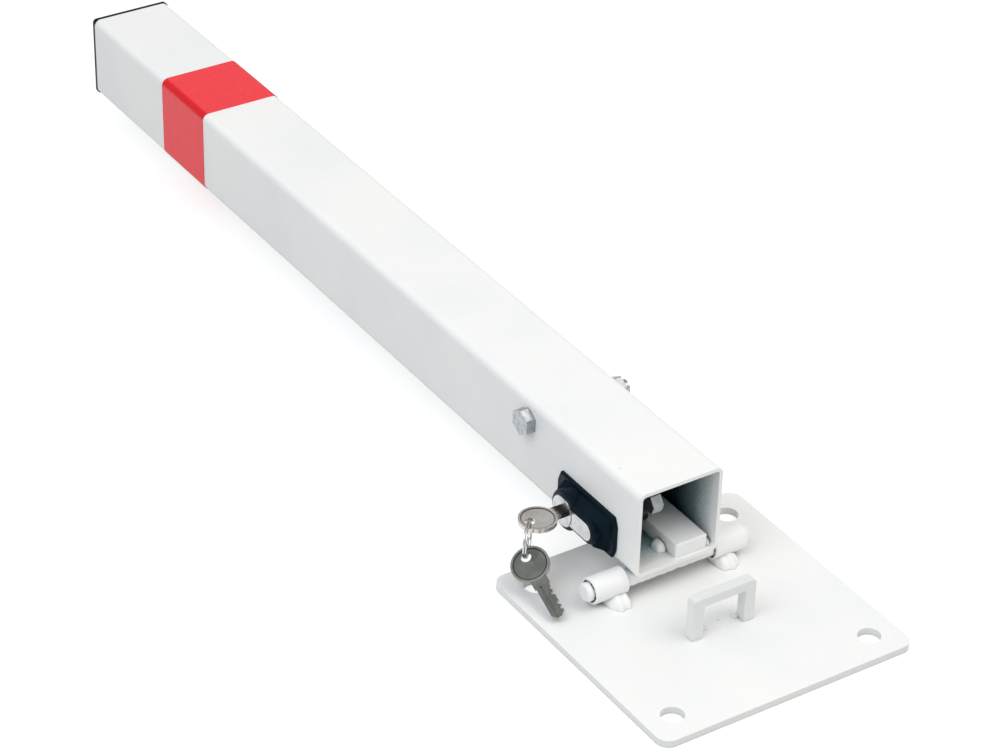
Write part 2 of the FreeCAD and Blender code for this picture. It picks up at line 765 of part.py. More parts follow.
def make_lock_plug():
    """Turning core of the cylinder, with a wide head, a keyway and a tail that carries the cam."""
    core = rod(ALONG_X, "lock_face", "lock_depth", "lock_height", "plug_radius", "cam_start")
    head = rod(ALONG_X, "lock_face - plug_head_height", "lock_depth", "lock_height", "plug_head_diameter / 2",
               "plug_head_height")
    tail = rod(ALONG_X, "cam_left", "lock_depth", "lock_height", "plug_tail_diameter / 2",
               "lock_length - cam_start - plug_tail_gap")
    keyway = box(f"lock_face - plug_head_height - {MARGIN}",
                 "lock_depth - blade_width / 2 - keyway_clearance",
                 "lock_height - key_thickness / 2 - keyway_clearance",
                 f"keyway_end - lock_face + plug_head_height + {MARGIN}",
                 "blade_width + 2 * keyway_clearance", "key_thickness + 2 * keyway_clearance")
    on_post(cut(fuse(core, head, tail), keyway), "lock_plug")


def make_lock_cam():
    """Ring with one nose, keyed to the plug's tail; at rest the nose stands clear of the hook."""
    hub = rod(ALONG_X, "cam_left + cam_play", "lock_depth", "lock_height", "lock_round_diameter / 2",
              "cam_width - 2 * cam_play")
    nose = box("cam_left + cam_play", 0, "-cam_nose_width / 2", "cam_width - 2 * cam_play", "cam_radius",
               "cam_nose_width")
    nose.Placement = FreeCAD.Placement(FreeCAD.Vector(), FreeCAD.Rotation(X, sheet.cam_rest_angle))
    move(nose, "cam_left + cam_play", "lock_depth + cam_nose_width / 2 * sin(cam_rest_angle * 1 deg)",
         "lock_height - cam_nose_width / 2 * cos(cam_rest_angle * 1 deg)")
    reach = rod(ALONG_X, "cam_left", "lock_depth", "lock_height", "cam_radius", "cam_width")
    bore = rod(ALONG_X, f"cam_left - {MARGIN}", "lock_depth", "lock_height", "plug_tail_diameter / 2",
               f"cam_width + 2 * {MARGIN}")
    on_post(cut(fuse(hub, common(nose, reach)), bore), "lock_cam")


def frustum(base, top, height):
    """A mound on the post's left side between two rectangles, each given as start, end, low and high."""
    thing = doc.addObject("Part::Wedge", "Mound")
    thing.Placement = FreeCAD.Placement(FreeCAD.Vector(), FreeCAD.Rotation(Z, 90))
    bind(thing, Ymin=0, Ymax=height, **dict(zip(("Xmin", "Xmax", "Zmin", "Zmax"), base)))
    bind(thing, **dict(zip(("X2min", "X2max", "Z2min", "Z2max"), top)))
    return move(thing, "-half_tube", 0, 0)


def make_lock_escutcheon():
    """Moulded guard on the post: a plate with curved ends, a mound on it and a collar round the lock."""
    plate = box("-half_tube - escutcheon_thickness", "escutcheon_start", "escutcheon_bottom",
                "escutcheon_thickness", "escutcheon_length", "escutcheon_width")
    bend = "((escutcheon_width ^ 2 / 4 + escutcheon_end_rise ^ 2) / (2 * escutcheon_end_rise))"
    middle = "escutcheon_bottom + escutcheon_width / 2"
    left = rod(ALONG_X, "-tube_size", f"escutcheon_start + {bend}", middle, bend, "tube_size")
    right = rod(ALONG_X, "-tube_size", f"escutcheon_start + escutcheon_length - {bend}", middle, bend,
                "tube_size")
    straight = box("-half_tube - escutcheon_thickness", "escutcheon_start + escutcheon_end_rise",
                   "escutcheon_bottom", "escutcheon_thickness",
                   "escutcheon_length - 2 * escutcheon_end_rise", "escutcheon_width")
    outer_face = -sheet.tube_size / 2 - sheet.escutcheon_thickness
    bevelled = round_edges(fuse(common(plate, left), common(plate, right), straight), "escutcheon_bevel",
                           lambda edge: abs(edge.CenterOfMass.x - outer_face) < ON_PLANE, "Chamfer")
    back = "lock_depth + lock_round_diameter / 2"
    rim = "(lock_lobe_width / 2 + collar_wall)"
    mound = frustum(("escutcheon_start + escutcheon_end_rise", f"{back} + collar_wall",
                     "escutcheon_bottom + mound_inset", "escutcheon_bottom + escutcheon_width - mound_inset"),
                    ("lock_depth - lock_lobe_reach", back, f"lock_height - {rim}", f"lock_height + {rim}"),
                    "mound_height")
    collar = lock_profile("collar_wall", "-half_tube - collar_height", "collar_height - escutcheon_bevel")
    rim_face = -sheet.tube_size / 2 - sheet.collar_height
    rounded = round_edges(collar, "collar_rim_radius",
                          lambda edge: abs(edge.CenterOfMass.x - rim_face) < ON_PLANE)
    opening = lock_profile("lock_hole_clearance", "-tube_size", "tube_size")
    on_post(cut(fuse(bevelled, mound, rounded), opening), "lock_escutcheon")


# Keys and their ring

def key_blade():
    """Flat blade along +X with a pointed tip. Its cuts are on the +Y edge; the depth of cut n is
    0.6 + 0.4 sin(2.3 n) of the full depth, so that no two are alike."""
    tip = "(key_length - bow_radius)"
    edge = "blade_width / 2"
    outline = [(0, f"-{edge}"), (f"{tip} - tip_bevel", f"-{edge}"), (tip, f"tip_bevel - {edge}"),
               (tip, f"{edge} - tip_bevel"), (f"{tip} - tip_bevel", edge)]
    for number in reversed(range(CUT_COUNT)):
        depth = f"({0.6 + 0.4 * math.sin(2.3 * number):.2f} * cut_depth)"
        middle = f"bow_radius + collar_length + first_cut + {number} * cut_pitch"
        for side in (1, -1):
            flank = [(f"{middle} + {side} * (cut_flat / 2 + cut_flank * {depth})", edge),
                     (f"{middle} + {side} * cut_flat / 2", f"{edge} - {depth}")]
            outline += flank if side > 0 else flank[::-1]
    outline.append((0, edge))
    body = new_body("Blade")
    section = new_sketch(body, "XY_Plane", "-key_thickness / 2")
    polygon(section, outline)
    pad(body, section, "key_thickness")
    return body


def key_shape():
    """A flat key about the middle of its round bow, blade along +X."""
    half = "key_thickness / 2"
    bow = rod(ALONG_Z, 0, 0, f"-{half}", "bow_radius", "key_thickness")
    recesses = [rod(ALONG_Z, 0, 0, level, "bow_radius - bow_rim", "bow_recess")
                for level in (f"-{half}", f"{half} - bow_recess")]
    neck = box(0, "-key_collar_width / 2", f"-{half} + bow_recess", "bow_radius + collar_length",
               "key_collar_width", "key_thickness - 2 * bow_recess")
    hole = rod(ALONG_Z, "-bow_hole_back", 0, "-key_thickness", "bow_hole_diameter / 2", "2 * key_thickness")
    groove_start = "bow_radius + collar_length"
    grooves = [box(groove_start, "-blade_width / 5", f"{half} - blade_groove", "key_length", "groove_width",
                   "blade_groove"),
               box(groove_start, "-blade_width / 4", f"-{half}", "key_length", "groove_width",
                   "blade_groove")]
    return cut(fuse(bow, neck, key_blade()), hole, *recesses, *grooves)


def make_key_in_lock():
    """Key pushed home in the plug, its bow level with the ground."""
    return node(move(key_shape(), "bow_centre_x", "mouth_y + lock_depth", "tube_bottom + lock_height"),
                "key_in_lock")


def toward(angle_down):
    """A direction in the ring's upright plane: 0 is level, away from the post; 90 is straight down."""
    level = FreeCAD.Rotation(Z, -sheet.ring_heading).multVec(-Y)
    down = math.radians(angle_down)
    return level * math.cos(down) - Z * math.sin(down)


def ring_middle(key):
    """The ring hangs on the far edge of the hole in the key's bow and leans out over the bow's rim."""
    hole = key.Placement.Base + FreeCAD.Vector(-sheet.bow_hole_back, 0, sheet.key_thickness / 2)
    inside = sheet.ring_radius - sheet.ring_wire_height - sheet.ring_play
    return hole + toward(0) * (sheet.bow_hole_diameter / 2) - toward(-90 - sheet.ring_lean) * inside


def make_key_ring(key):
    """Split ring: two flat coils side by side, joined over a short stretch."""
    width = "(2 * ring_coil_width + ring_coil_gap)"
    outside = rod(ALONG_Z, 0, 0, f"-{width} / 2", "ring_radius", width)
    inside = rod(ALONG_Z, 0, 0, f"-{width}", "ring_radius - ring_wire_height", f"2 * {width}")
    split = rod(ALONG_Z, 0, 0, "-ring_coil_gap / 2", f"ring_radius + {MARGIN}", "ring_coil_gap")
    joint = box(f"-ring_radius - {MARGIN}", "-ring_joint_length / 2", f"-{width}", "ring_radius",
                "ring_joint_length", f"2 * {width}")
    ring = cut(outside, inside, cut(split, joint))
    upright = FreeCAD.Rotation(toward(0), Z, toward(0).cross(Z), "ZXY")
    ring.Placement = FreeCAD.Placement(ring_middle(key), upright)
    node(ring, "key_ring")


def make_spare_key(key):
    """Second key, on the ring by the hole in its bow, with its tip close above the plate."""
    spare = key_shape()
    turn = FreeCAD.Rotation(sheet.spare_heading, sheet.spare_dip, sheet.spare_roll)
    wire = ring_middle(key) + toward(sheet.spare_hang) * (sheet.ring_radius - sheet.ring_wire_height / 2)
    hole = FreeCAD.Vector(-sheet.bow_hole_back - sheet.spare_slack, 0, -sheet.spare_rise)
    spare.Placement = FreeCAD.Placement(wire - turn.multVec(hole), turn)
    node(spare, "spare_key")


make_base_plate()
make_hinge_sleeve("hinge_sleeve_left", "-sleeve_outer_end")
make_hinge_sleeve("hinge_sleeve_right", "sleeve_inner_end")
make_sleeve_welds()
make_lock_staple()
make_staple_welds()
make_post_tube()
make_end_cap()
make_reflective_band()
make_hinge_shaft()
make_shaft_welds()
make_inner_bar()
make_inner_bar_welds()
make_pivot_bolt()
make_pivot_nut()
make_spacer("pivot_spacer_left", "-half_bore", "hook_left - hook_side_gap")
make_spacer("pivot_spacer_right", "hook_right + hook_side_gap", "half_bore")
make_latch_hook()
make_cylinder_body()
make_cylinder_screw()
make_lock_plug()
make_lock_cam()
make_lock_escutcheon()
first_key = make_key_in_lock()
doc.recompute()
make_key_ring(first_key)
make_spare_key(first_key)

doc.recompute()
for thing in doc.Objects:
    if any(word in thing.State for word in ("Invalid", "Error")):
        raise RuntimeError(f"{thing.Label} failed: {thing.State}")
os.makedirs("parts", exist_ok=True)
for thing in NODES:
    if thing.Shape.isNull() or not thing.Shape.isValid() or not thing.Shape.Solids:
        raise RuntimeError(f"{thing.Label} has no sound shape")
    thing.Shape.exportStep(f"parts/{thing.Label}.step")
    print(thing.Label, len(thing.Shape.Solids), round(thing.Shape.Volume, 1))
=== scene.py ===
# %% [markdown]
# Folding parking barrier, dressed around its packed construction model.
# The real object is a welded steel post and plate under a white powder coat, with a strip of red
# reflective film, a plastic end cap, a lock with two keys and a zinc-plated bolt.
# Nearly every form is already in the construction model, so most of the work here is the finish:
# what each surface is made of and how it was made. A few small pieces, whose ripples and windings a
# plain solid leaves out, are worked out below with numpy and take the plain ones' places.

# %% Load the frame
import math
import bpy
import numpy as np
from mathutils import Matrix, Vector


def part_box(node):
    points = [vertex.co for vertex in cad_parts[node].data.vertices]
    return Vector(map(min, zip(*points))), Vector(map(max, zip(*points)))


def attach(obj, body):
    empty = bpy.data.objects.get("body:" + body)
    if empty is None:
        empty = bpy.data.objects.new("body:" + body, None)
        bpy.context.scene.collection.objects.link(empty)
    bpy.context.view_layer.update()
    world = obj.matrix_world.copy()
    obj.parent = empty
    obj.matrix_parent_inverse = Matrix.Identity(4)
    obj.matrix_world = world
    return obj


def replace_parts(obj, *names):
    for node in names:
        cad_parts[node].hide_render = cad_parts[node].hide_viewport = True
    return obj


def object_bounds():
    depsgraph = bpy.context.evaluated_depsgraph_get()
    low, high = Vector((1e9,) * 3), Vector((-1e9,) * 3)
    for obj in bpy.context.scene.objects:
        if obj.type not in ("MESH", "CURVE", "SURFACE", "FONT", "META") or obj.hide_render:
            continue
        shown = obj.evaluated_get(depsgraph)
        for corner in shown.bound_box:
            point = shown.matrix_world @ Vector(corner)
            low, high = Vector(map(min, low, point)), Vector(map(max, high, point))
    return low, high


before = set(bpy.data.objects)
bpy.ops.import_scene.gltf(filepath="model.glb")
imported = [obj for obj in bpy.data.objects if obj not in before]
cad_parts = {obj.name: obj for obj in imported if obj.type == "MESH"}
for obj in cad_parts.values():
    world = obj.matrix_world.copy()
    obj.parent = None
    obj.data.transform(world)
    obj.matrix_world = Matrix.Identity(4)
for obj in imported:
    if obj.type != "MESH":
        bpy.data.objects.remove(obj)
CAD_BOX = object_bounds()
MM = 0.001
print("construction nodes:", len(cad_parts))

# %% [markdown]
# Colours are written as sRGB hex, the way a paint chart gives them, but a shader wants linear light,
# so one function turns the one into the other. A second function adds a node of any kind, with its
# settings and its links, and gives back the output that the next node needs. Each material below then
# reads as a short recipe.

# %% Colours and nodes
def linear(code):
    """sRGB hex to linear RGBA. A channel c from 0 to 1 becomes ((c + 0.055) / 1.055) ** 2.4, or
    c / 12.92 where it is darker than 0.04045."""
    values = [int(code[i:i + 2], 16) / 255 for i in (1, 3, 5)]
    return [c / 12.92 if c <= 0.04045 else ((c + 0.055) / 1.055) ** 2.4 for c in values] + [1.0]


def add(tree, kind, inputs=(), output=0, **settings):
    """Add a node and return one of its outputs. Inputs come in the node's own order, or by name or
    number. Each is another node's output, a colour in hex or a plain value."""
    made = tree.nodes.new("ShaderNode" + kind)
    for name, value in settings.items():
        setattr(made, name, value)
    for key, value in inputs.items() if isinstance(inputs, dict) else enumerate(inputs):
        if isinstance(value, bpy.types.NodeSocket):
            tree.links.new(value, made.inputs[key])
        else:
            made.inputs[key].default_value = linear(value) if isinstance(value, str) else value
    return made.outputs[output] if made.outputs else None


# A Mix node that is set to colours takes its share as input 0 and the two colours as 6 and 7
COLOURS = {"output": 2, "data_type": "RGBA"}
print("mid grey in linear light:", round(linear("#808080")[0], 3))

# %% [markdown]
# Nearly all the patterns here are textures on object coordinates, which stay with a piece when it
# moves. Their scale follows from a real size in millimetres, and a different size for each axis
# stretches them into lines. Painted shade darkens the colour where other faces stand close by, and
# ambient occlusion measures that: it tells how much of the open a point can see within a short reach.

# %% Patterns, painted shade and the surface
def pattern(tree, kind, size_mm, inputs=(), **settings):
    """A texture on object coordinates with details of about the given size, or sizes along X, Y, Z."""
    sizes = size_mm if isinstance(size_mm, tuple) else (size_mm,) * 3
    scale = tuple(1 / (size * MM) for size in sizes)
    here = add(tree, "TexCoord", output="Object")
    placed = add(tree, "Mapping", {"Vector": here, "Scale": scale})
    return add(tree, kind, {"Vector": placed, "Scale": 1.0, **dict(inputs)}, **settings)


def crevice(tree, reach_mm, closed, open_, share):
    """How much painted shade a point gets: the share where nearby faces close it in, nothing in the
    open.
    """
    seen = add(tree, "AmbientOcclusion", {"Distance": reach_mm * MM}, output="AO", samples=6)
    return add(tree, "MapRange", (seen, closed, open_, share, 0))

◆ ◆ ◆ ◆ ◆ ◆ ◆

# Stated exercise:
Repeat exactly the lines from the one containing "return low, high" through the one containing "return [c /", both included, and nothing else.

# Final answer:
    return low, high


before = set(bpy.data.objects)
bpy.ops.import_scene.gltf(filepath="model.glb")
imported = [obj for obj in bpy.data.objects if obj not in before]
cad_parts = {obj.name: obj for obj in imported if obj.type == "MESH"}
for obj in cad_parts.values():
    world = obj.matrix_world.copy()
    obj.parent = None
    obj.data.transform(world)
    obj.matrix_world = Matrix.Identity(4)
for obj in imported:
    if obj.type != "MESH":
        bpy.data.objects.remove(obj)
CAD_BOX = object_bounds()
MM = 0.001
print("construction nodes:", len(cad_parts))

# %% [markdown]
# Colours are written as sRGB hex, the way a paint chart gives them, but a shader wants linear light,
# so one function turns the one into the other. A second function adds a node of any kind, with its
# settings and its links, and gives back the output that the next node needs. Each material below then
# reads as a short recipe.

# %% Colours and nodes
def linear(code):
    """sRGB hex to linear RGBA. A channel c from 0 to 1 becomes ((c + 0.055) / 1.055) ** 2.4, or
    c / 12.92 where it is darker than 0.04045."""
    values = [int(code[i:i + 2], 16) / 255 for i in (1, 3, 5)]
    return [c / 12.92 if c <= 0.04045 else ((c + 0.055) / 1.055) ** 2.4 for c in values] + [1.0]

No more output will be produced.